A bizarre fate has befallen the carbon tax. It is de-coupled from its purpose. Debate about emissions reduction targets and saving the planet has slipped from the radar. When Gillard appeared on the ABC's Q&A last Monday she was quizzed about the carbon tax but not climate change. Three years ago climate change would have been the main issue. Now it is about a tax-cash payment policy with Climate Change Minister Greg Combet boasting nine out of 10 households will be better off.

The political transformation is obvious: because people will no longer pay higher prices to reduce greenhouse gas emissions, the policy has turned into a net tax-transfer bonus that stands and is justified in its own right.

There are two problems with this. First, despite compensation, high power prices are an ongoing reality driven by network costs and an array of green schemes. There is no escape, ultimately, from the cost impact and, because that is identified by the regulator, it will remain a political issue.

This week the NSW regulator announced an average price rise of 18 per cent, half due to the carbon price. The regulator kindly provided data that green schemes would contribute $316 on average to electricity bills. This divides between $170 for the carbon tax and $102 for Renewable Energy Target schemes known for their inefficiency. In the bigger picture the carbon tax is modest; it is, however, enough to perpetuate Labor's persecution in political terms.

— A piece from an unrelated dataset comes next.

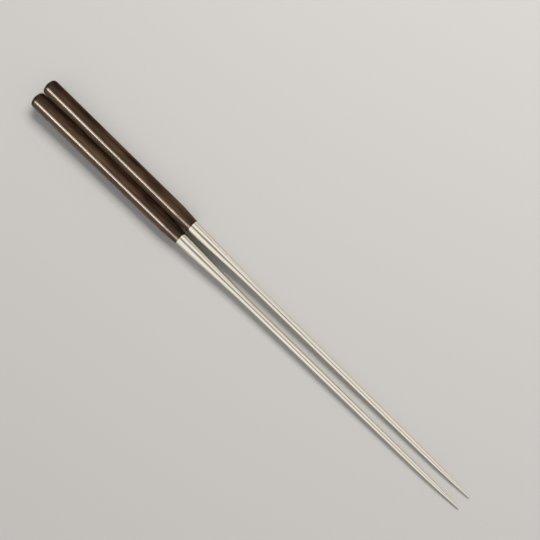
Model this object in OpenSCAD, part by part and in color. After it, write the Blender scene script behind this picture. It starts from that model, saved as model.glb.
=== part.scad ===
// Pair of plating chopsticks, each a round tapered steel rod glued into an octagonal ebony handle.
// All sizes are millimetres. +X runs from the butts to the tips and +Z is up. The origin is on
// the table, under the middle of the pair.
// A stick is drawn along +X with the joint between wood and steel at zero, then laid down.

/* [Rod] */
// Length of steel that shows, from the nose of the handle to the tip
rod_len = 180; // [140:1:260]
// Diameter where the steel meets the wood
root_d = 6.3; // [5:0.1:7.4]
// Length over which the root sweeps down into the slender taper
flare_len = 45; // [25:1:60]
// Diameter at the end of the flare
neck_d = 3.55; // [2.8:0.05:4.8]
// Diameter that the long taper would reach at the very tip
taper_end_d = 2.25; // [1.8:0.05:2.8]
// Length over which the taper rounds in to the tip
point_len = 30; // [10:1:60]
// Diameter of the rounded tip
tip_d = 0.7; // [0.4:0.1:1.5]
// Bevel around the edge of the root
root_edge = 0.15; // [0.05:0.05:0.4]

/* [Tang] */
// Diameter of the tang inside the handle
tang_d = 3.6; // [2.5:0.1:4.6]
// Length of the tang
tang_len = 52; // [20:1:64]
// Bevel around the end of the tang
tang_edge = 0.4; // [0.1:0.1:0.8]

/* [Handle] */
// Length of the handle
handle_len = 95; // [70:1:130]
// Width across the flats at the butt
butt_w = 8.1; // [7.4:0.1:10]
// Width across the flats at the front shoulder
shoulder_w = 7.8; // [7.7:0.1:9]
// How much less the handle measures across its corner facets than across its flats
corner_cut = 0.25; // [0:0.05:0.4]
// Length of the nose that narrows from the shoulder to the steel
nose_len = 9; // [6:0.5:20]
// Length over which the nose turns from eight-sided to round
nose_turn_len = 5; // [3:0.5:5.5]
// Radius of the rounding at the butt
butt_round = 2.2; // [0.5:0.1:3]
// Width of the eased ridge between two facets
ridge_w = 0.45; // [0.1:0.05:0.8]

/* [Fit] */
// Gap for glue around the tang
glue_gap = 0.05; // [0.02:0.01:0.15]
// Gap for glue beyond the end of the tang
bore_end_gap = 1; // [0.5:0.1:3]
// How far the wood stands proud of the steel around the joint
nose_step = 0.1; // [0.05:0.01:0.2]

/* [Laying down] */
// Smallest gap between the two handles
handle_gap = 0.1; // [0.05:0.05:5]
// Angle in degrees by which each stick leans towards the other at its tip
toe_in = 0.135; // [0:0.005:0.4]

/* [Hidden] */
$fn = 96;

// Which side of the middle a stick lies on
LEFT = 1;
RIGHT = -1;

// Number of steps in each curve of the outlines
flare_steps = 20;
point_steps = 10;
tip_steps = 4;
butt_steps = 6;

// Eight facets, and the ridge halfway between two of them
facet_angle = 45;
ridge_angle = facet_angle / 2;

// How much wider the round end of the nose is than its flats, so that the two only cross
turn_proud = 0.04;

// Steel outline: a straight taper, plus the flare at the root, less the rounding of the point
tip_r = tip_d / 2;
tip_x = rod_len - tip_r;
point_x = tip_x - point_len;
function taper_d(x) = neck_d + (taper_end_d - neck_d) * (x - flare_len) / (tip_x - flare_len);
function flare_d(x) = (root_d - taper_d(0)) * (1 + cos(180 * min(x / flare_len, 1))) / 2;
function point_d(x) = (taper_end_d - tip_d) * pow(max(x - point_x, 0) / point_len, 2);
function rod_r(x) = (taper_d(x) + flare_d(x) - point_d(x)) / 2;

rod_side = concat(
    [[root_d / 2 - root_edge, 0]],
    [for (i = [0 : flare_steps]) let (x = max(flare_len * i / flare_steps, root_edge)) [rod_r(x), x]],
    [for (i = [0 : point_steps]) let (x = point_x + point_len * i / point_steps) [rod_r(x), x]],
    [for (i = [1 : tip_steps]) let (a = 90 * i / tip_steps) [tip_r * cos(a), tip_x + tip_r * sin(a)]]
);
tang_side = [
    [0, -tang_len],
    [tang_d / 2 - tang_edge, -tang_len],
    [tang_d / 2, tang_edge - tang_len],
    [tang_d / 2, 0]
];

// Stations along the handle, each with the distances of its flats, corner facets and ridges
// from the axis: the steps of the rounded butt, then the shoulder, then the end of the nose
nose_w = root_d + 2 * nose_step;
butt_faces = face_distances(butt_w, corner_cut);
shoulder_faces = face_distances(shoulder_w, corner_cut);
nose_faces = face_distances(nose_w, 0);
ridge_in = [1, 1 / cos(ridge_angle), 1];
handle_stations = concat(
    [for (i = [0 : butt_steps]) let (a = 90 * i / butt_steps)
        [butt_round * (1 - cos(a)) - handle_len, butt_faces - butt_round * (1 - sin(a)) * ridge_in]],
    [[-nose_len, shoulder_faces], [0, nose_faces]]
);

// Distances from the axis of a flat, of the eased ridge beside it and of the next corner facet
function face_distances(w, cut) = let (flat = w / 2, corner = (w - cut) / 2) [
    flat,
    (flat + corner) / 2 / cos(ridge_angle) - ridge_w / 2 * tan(ridge_angle),
    corner
];

// Where two faces meet, from their distances to the axis and the directions that they look in
function face_meeting(d1, a1, d2, a2) =
    [d1 * sin(a2) - d2 * sin(a1), d2 * cos(a1) - d1 * cos(a2)] / sin(a2 - a1);

// Corners of the handle's section at a station
function handle_ring(station) = let (
    x = station[0],
    d = station[1],
    turn = [d[0], d[1], d[2], d[1]]
) [for (i = [0 : 4 * len(turn) - 1])
    let (p = face_meeting(turn[i % 4], ridge_angle * i, turn[(i + 1) % 4], ridge_angle * (i + 1)))
    [x, p[0], p[1]]];

// The cone that turns the nose round: it leaves the ridges at the start of the turned length
turn_share = nose_turn_len / nose_len;
turn_start_r = nose_faces[1] + (shoulder_faces[1] - nose_faces[1]) * turn_share;
turn_end_r = nose_w / 2 + turn_proud;
turn_slope = (turn_start_r - turn_end_r) / nose_turn_len;

// At rest a stick bears on the underside of its shoulder and on the steel near its tip
shoulder_half = shoulder_w / 2;
rest_slope = min([for (p = rod_side) (shoulder_half - p[0]) / (p[1] + nose_len)]);
rest_tilt = atan(rest_slope);
rest_lift = shoulder_half * cos(rest_tilt) - nose_len * sin(rest_tilt);

// The sticks lie side by side, closest at their shoulders or at their butts
grip_len = handle_len - butt_round - nose_len;
shoulder_spacing = handle_gap + max(shoulder_w, butt_w - 2 * grip_len * tan(toe_in));

// Ends of the laid stick, which put the origin under its middle
front_x = rod_len * cos(rest_tilt);
back_x = -handle_len * cos(rest_tilt) - (butt_w / 2 - butt_round) * sin(rest_tilt);
middle_x = (front_x + back_x) / 2;

// Turns an outline of radius and length about the stick's axis
module turned(outline) {
    rotate([0, 90, 0])
        rotate_extrude()
            polygon(outline);
}

// Steel rod and its tang, in one piece
module rod() {
    color("gainsboro")
        turned(concat(tang_side, rod_side));
}

// Solid through a row of rings that have the same number of corners
module lofted(rings) {
    n = len(rings[0]);
    last = len(rings) - 1;
    back = [for (j = [0 : n - 1]) j];
    sides = [for (i = [0 : last - 1]) for (j = [0 : n - 1]) let (k = (j + 1) % n)
        [i * n + j, (i + 1) * n + j, (i + 1) * n + k, i * n + k]];
    front = [for (j = [n - 1 : -1 : 0]) last * n + j];
    polyhedron([for (ring = rings) each ring], concat([back], sides, [front]));
}

// Cone around the nose, opening backwards until it is clear of the grip
module nose_cone() {
    clear_r = butt_w;
    turned([
        [0, -handle_len - 1],
        [clear_r, -handle_len - 1],
        [clear_r, -(clear_r - turn_end_r) / turn_slope],
        [turn_end_r - turn_slope, 1],
        [0, 1]
    ]);
}

// Blind hole for the tang
module tang_bore() {
    bore_r = tang_d / 2 + glue_gap;
    turned([
        [0, -tang_len - bore_end_gap],
        [bore_r, -tang_len - bore_end_gap],
        [bore_r, 1],
        [0, 1]
    ]);
}

// Ebony handle
module handle() {
    color([0.19, 0.13, 0.1])
        difference() {
            intersection() {
                lofted([for (station = handle_stations) handle_ring(station)]);
                nose_cone();
            }
            tang_bore();
        }
}

// Lays a stick on the table beside the middle line
module laid(side) {
    translate([-nose_len - middle_x, side * shoulder_spacing / 2, rest_lift])
        rotate([0, 0, -side * toe_in])
            translate([nose_len, 0, 0])
                rotate([0, rest_tilt, 0])
                    children();
}

module left_handle() {
    laid(LEFT) handle();
}

module left_rod() {
    laid(LEFT) rod();
}

module right_handle() {
    laid(RIGHT) handle();
}

module right_rod() {
    laid(RIGHT) rod();
}

left_handle();
left_rod();
right_handle();
right_rod();
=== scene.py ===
"""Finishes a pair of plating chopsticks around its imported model.

It makes finely rounded steel rods and ebony handles in the place of the plain ones, gives them
their finishes and sets up a plain studio. Lengths are metres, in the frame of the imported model:
+X runs from the butts to the tips, +Y is towards the left stick and the table is at zero height.
"""
import math

import bpy
from bpy.props import FloatProperty, FloatVectorProperty, IntProperty, PointerProperty
from mathutils import Matrix, Vector


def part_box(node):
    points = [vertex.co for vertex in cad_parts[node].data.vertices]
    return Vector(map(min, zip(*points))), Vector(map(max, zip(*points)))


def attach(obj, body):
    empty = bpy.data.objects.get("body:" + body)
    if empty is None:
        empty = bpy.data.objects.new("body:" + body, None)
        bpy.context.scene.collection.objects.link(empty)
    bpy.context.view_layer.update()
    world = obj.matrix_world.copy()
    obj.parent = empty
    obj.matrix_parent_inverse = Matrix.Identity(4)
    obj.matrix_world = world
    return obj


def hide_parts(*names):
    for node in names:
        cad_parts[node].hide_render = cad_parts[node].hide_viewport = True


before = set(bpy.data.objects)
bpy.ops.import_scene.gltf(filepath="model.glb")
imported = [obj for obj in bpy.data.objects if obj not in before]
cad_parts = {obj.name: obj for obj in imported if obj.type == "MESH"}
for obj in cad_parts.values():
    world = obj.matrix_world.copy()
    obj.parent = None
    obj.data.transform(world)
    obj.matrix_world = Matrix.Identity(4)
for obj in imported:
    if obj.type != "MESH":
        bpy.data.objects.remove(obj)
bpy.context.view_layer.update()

bl_info = {
    "name": "Plating Chopsticks",
    "version": (1, 0, 0),
    "blender": (4, 5, 0),
    "location": "View3D > Sidebar > Chopsticks",
    "description": "Makes a pair of steel plating chopsticks with octagonal ebony handles",
    "category": "Add Mesh",
}

BODY = "root"

# Each stick, by its name, with the side of the middle line that it lies on
SIDES = {"left": 1, "right": -1}

# The handle has eight facets
FACETS = 8
FACET_ANGLE = math.tau / FACETS

# How far a finished piece may be from the box of the part that it stands for
BOX_TOLERANCE = 0.00005

# Edges that turn by more than this stay crisp
CRISP_ANGLE = math.radians(40)

DEGREE = math.radians(1)
MILLIMETRES_PER_METRE = 1000

# Steps around each fine edge, and along the flare, the taper, the point and the tip of a rod
EDGE_STEPS = 5
FLARE_STEPS = 60
TAPER_STEPS = 50
POINT_STEPS = 40
TIP_STEPS = 8

# Steps around the rounding of the butt, and along the grip, the shoulder, the nose and the bore
BUTT_STEPS = 12
GRIP_STEPS = 48
SHOULDER_STEPS = 8
NOSE_STEPS = 28
BORE_STEPS = 6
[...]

The second problem is daunting. It lies in the wisdom of a government at a time of global financial turmoil imposing a carbon price, high by world standards, on homes and business in the conviction that Australia's actions are necessary and proportionate in making a tangible contribution to global greenhouse gas reductions. That is a very big call. It goes to the judgment and priorities of our masters and a public verdict at an election will be called forth.